Andrew Harrer | Bloomberg | Getty Images

Campbell Soup is nearing a deal to sell Bolthouse Farms to its former CEO for roughly half of what it paid for the carrot and juice company seven years ago, a person familiar tells CNBC.

The soup company is in advanced talks to sell Bolthouse Farms to an investor group led by former CEO, Jeffrey Dunn, for roughly $500 million, the person said. The deal is pending board approval, which could come as soon as this week, the person added.

Campbell paid $1.55 billion for Bolthouse Farms in 2012, when the brand had more than $100 million in earnings before interest, taxes, depreciation and amortization. It is now losing money, CNBC has reported.

Should the deal be consummated, it would mark the end to a strategy heralded by former CEO Denise Morrison. Morrison, who resigned abruptly last year, had pushed the soup company to take cash flow from its profitable but slowing soup business and invest it into more on-trend areas of the grocery store like fresh food.

The fresh food industry, though, proved to be a poor fit for Campbell. The industry requires expertise in agriculture that Campbell lacked. It is difficult as a public company to manage a fresh food business, which is subject to the whims of the weather, contrary to the predictability public investors demand. An ill-timed California drought further exacerbated Campbell's challenges with Bolthouse.

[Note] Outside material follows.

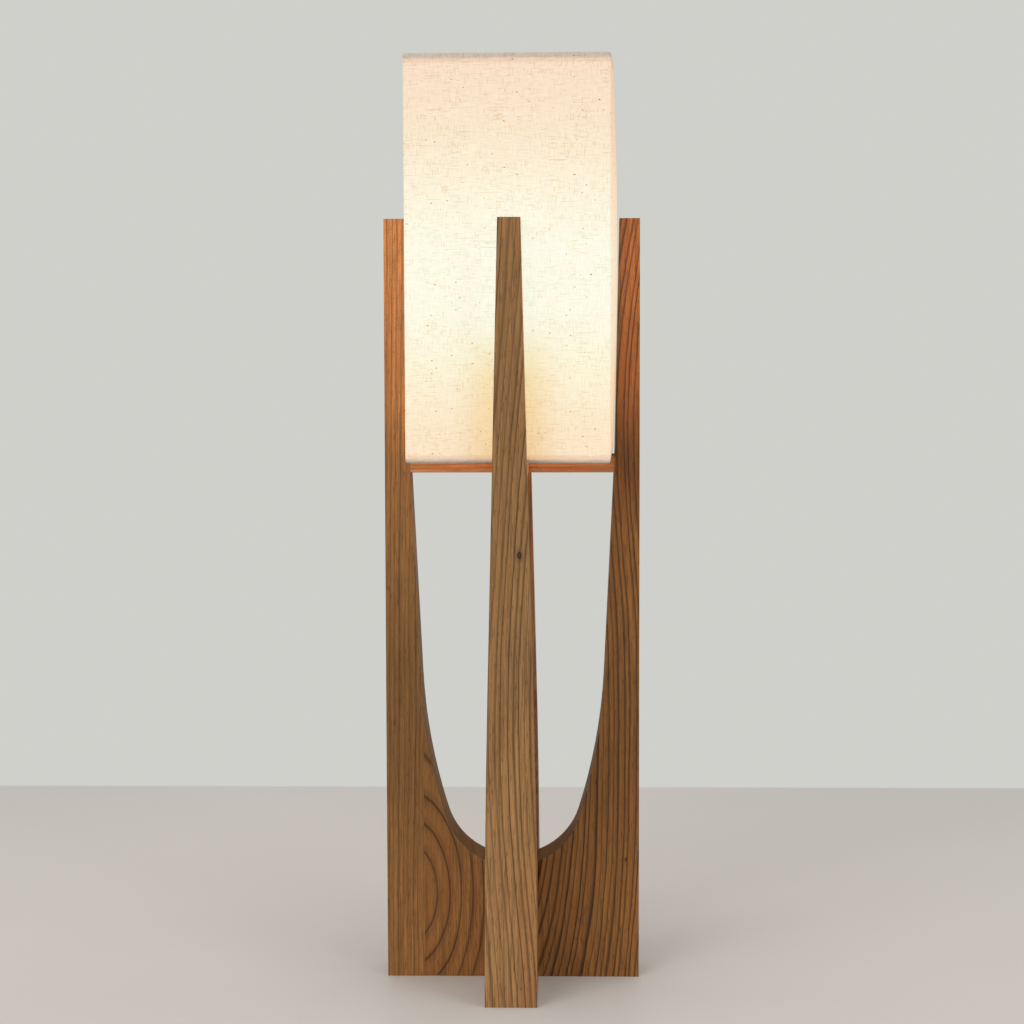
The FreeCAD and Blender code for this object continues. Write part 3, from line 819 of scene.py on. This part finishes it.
def round_place(run):
    """Where a run round the shade's outline is: its point, its outward direction, and its bow."""
    run = run % round_length
    side = int(run // (side_length + corner_length))
    along = run - side * (side_length + corner_length)
    if along < side_length:
        point = Vector((shade_half, along - side_length / 2, 0))
        out = Vector((1, 0, 0))
        bow = 1 - (2 * along / side_length - 1) ** 2
    else:
        angle = (along - side_length) / shade_corner
        out = Vector((math.cos(angle), math.sin(angle), 0))
        point = Vector((1, 1, 0)) * (shade_half - shade_corner) + shade_corner * out
        bow = 0.0
    turn = Matrix.Rotation(side * math.pi / 2 + shade_turn, 3, "Z")
    return turn @ point, turn @ out, bow


def rise_place(rise):
    """How far in from the wall's outer face, and how high, a place up the cloth is."""
    if rise > cloth_length / 2:
        depth, height = rise_place(cloth_length - rise)
        return depth, shade_high + shade_low - height
    if rise < hem_length:
        gather = (1 - rise / hem_length) ** 0.5
        depth = 2 * roll_radius - (2 * roll_radius - hem_depth) * gather
        return depth, shade_low + roll_radius + hem_length - rise
    if rise < hem_length + roll_length:
        angle = (rise - hem_length) / roll_radius
        depth = roll_radius + roll_radius * math.cos(angle)
        return depth, shade_low + roll_radius - roll_radius * math.sin(angle)
    return 0.0, shade_low + roll_radius + rise - hem_length - roll_length


def linen_mesh():
    """The flat sheet, bent to its place round the rings."""
    columns = stations([(corner_length, 6), (side_length, 26)] * 4 + [(lap_length, 4)])
    rows = stations([
        (hem_length, 4), (roll_length, 8), (wall_length, 96), (roll_length, 8), (hem_length, 4),
    ])
    shape = bmesh.new()
    bmesh.ops.create_grid(shape, x_segments=len(columns) - 1, y_segments=len(rows) - 1, size=1)
    laid = shape.verts.layers.float_vector.new("laid")
    for vert in shape.verts:
        run = columns[round((vert.co.x + 1) / 2 * (len(columns) - 1))]
        rise = rows[round((vert.co.y + 1) / 2 * (len(rows) - 1))]
        vert[laid] = Vector((run, rise, 0))
        point, out, bow = round_place(cloth_start + run)
        depth, height = rise_place(rise)
        share = (height - shade_low) / (shade_high - shade_low)
        lapped = min(1, max(0, (run - round_length + lap_rise) / lap_rise))
        proud = shade_bow * bow * 4 * share * (1 - share) - depth + lapped * cloth_thickness
        proud += cloth_unevenness * noise.noise(Vector((run * 60, rise * 60, 3.0)))
        vert.co = point + out * proud + Vector((shade_offset, 0, height))
    bmesh.ops.recalc_face_normals(shape, faces=shape.faces)
    cloth = shape.loops.layers.uv.new("cloth")
    for face in shape.faces:
        for corner in face.loops:
            corner[cloth].uv = corner.vert[laid].xy
    mesh = bpy.data.meshes.new("linen_shade")
    shape.to_mesh(mesh)
    shape.free()
    mesh.shade_smooth()
    return mesh


def linen_finish():
    """Undyed slubbed linen, lit from inside: plain weave, thick and thin threads, and brown specks."""
    fixed = {"Roughness": 0.9, "Specular IOR Level": 0.15, "Emission Strength": 1.0}
    material, shader, adds = finish("linen_finish", fixed)
    cloth = adds.node("ShaderNodeUVMap", {"uv_map": "cloth"}, {})
    run, rise, _ = cloth.parts()

    def threads(scale_run, scale_rise, detail=1.0):
        """Noise drawn out along the threads of one direction."""
        return adds.noise(adds.stretched(cloth, (scale_run, scale_rise, 1)), 1.0, detail)

    weave = (threads(60, 1500, 2.0) + threads(1500, 60, 2.0)) * 0.5
    patches = adds.noise(cloth, 40.0, 2.0).step(0.35, 0.65)
    slubs = threads(100, 850).step(0.57, 0.69) + threads(850, 120).step(0.58, 0.70)
    slubs = slubs * (patches * 0.7 + 0.3) + threads(34, 800, 0.0).step(0.74, 0.80)
    slubs = adds.math("MINIMUM", slubs, 1.0)
    specks = threads(260, 420, 0.0).step(0.815, 0.84) + threads(480, 620, 0.0).step(0.815, 0.85) * patches
    specks = adds.math("MINIMUM", specks, 1.0)

    rolled = hem_length + roll_length
    wobble = threads(70, 300, 2.0) * 0.003 - 0.0015
    from_bottom = rise - (rolled + unlit_bottom)
    from_top = cloth_length - rolled - unlit_top - rise
    inset = adds.math("MINIMUM", from_bottom, from_top) + wobble
    lit = inset.step(lit_start, lit_full)
    fold = inset.step(fold_end, fold_full)
    base = adds.mix(weave.step(0.3, 0.7), colour(184, 169, 155), colour(200, 186, 173))
    # Painted: where the cloth glows its base colour is darker, so outside light and shadows show less on
    # it.
    base = adds.mix(lit * 0.6, base, colour(60, 54, 48))
    base = adds.mix(slubs * 0.45, base, colour(166, 134, 104))
    base = adds.mix(specks * 0.75, base, colour(84, 62, 44))

    x_place, y_place, height = adds.place().parts()
    share = (height - shade_low) / (shade_high - shade_low)
    glow = adds.ramp(share, [
        (0.00, colour(228, 206, 174)),
        (0.12, colour(229, 214, 182)),
        (0.24, colour(229, 226, 199)),
        (0.38, colour(229, 232, 213)),
        (0.52, colour(229, 233, 215)),
        (0.66, colour(228, 224, 201)),
        (0.81, colour(225, 209, 182)),
        (0.95, colour(222, 200, 175)),
    ])
    aside = adds.math("MINIMUM", adds.math("ABSOLUTE", x_place), adds.math("ABSOLUTE", y_place))
    # Painted reflection: low down beside each upright the glow turns orange, lit by the warm wood.
    painted_wood_bounce = aside.step(*wood_bounce_width) * share.step(*wood_bounce_height)
    glow = adds.mix(painted_wood_bounce, glow, (0.98, 0.83, 0.60, 1), "MULTIPLY")
    # Painted light: the glow is raised beside each upright, against the upright's shadow on the cloth.
    painted_light_by_upright = aside.step(*upright_light_width) * share.step(*upright_light_height)
    glow = adds.mix(painted_light_by_upright, glow, (1.05, 1.08, 1.09, 1), "MULTIPLY")
    glow = adds.mix(fold * 0.9, glow, (0.88, 0.76, 0.74, 1), "MULTIPLY")
    glow = adds.mix(slubs * (share.step(0.55, 0.85) * 0.3 + 0.7), glow, (0.74, 0.68, 0.54, 1), "MULTIPLY")
    glow = adds.mix(specks * 0.8, glow, (0.30, 0.22, 0.14, 1), "MULTIPLY")
    grazing = adds.node("ShaderNodeLayerWeight", {}, {"Blend": 0.5}, "Facing")
    glow = adds.mix(grazing.step(0.78, 0.96), glow, (1.02, 0.80, 0.68, 1), "MULTIPLY")
    seam = 1 - run.step(round_length - lap_rise, round_length) * 0.35
    light = adds.mix(lit * seam * (weave * 0.36 + 0.76), (0, 0, 0, 1), glow)
    relief = adds.bump(weave + slubs * 0.5, 0.5, 0.0004)
    feed(shader, {"Base Color": base, "Emission Color": light, "Normal": relief})
    return material


linen = new_piece("linen_shade", linen_mesh(), linen_finish())
thick = linen.modifiers.new("cloth_thickness", "SOLIDIFY")
thick.thickness = cloth_thickness
thick.offset = -1
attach(linen, "shade")
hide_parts("shade_fabric")


# Lining and rings of the shade
# A thin white plastic sheet is laminated to the inside of the linen and keeps it stiff. Two rings of
# white coated wire, bent square, are rolled into the edges.

lining_brightness = 0.8
lining_finish = grained_finish(
    "lining_finish", colour(240, 234, 222), {"Roughness": 0.35}, 0.002, 0.02, 0.05
)
lining_shader = lining_finish.node_tree.nodes["Principled BSDF"]
lining_adds = Signal(lining_finish.node_tree)
lining_share = (lining_adds.place().parts()[2] - shade_low) / (shade_high - shade_low)
lining_glow = lining_adds.ramp(lining_share, [
    (0.00, colour(190, 140, 96)),
    (0.30, colour(226, 200, 160)),
    (0.50, colour(228, 206, 170)),
    (1.00, colour(180, 146, 112)),
])
feed(lining_shader, {"Emission Color": lining_glow})
lining_shader.inputs["Emission Strength"].default_value = lining_brightness
dress("shade_lining", lining_finish)
wire_finish = grained_finish("wire_finish", colour(226, 226, 222), {"Roughness": 0.4}, 0.001)
dress("top_ring", wire_finish)
dress("bottom_ring", wire_finish)


# Glow of the shade
# The lit shade warms the uprights and the bars beside it. Strips of light stand just outside each
# wall, on both sides of its upright and dimmer lower down. A square one faces down in the opening.

glow_colour = (1.0, 0.62, 0.52)
glow_inset = 0.0062
glow_near, glow_far = 0.016, 0.088
glow_steps = [(0.660, 0.885, 8.1), (0.570, 0.660, 5.0), (0.520, 0.570, 2.4)]
opening_light = 2.8
shade_place = Matrix.Translation((shade_offset, 0, 0)) @ Matrix.Rotation(shade_turn, 4, "Z")


def glow_lamp(name, width, height, brightness, place):
    """A warm lamp of some watts a square metre that shines along its own -Z and moves with the shade."""
    data = bpy.data.lights.new(name, "AREA")
    data.shape = "RECTANGLE"
    data.size = width
    data.size_y = height
    data.energy = brightness * width * height
    data.color = glow_colour
    lamp = bpy.data.objects.new(name, data)
    lamp.matrix_world = shade_place @ place
    lamp.visible_camera = False
    bpy.context.scene.collection.objects.link(lamp)
    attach(lamp, "shade")


outwards = Matrix.Rotation(-math.pi / 2, 4, "Y") @ Matrix.Rotation(math.pi / 2, 4, "Z")
for quarter in range(4):
    around = Matrix.Rotation(quarter * math.pi / 2, 4, "Z")
    for hand in (-1, 1):
        for low, high, brightness in glow_steps:
            middle = Vector((shade_half + glow_inset, hand * (glow_near + glow_far) / 2, (low + high) / 2))
            place = around @ Matrix.Translation(middle) @ outwards
            glow_lamp("wall_glow", glow_far - glow_near, high - low, brightness, place)
opening = Matrix.Translation((0, 0, shade_low + roll_radius))
glow_lamp("opening_glow", side_length, side_length, opening_light, opening)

Campbell earlier this year sold its Garden Fresh Gourmet salsa business to an affiliate of hummus and dip company Fountain of Health USA for an undisclosed amount. It bought the brand for $231 million in 2015.

Campbell is selling its fresh food business, along with its international snack brands, to help pay down debt. The company more than tripled its debt load to help finance its $6.1 billion acquisition of snack business Snyder's-Lance earlier this year.

The Wall Street Journal first reported earlier Thursday the advanced talks. The person requested anonymity because the information is confidential. A spokesperson for Campbell said the company does not comment on rumor or speculation. Dunn didn't immediately respond to a request for comment.